The story Sorry gives no clue about the communal identities of the killer and the killed. That is immaterial, and perfectly so in the context in which the killing happens. In a climate of merciless murder and mayhem, it isn’t so much about the individual death of a Muslim or Hindu. It is about the collective demise of humanity. In Sorry, there is just a between-the-lines reference to such an identity. Even that doesn’t tell us who was killed – a Muslim or Hindu. The killer discovers the wrong choice of his victim after he has run though the act. After that he is overtaken by a useless sense of remorse. Manto probably deliberately doesn’t reveal anything about the identities because he sees no point in that.

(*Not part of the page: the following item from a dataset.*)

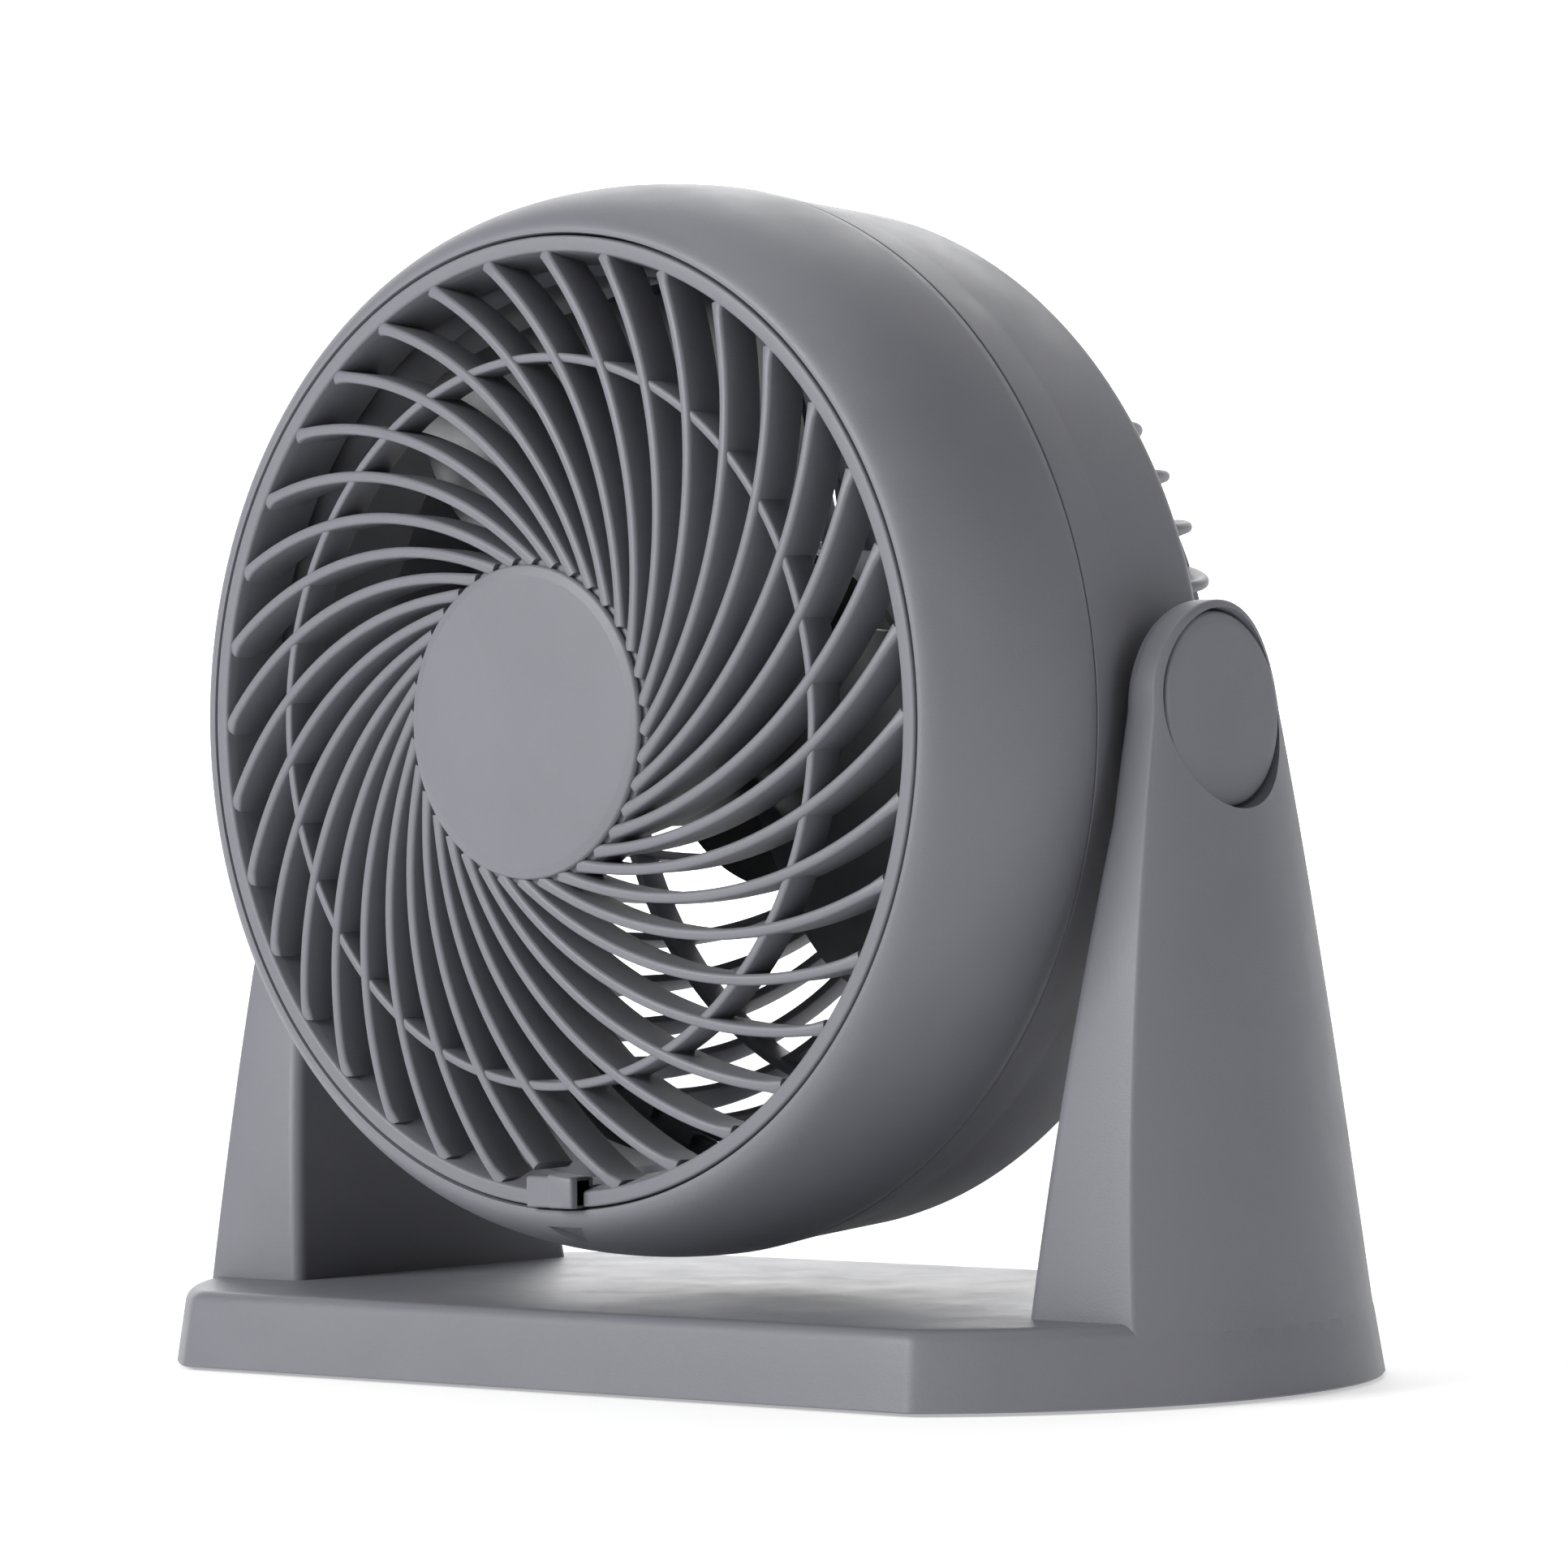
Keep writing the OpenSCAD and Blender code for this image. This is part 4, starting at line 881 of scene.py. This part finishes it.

Manto himself is the lone witness to the murder in Sorry. And he won’t tell us who killed whom though we know why. Manto wants the pain to permeate through all communal compartmentalisations. Why? Because at his core rests a a unique brand of humanism. He is a humanist outraged by the difficult realities around him that he is unable to reconcile with. He thus either finds refuge in his stories and their characters or the cheap alcohol which finally consumed him at age 42. At times, he is so much overwhelmed by the urges of his creative genius and life’s irreconcilable calculus that he finds solace and a final resolution in madness just like his character Bishan Singh does in his world-class masterpiece TobaTek Singh.
Manto’s stories and his characters are birthed and brought up in a world beyond literary and intellectual hypocrisies. We may find them raw and often offensive for our artificial sensibilities of forced decency and sophistication. It is here Manto’s work becomes a critical tool of examination – of looking at the self and the society without any filters of pretence.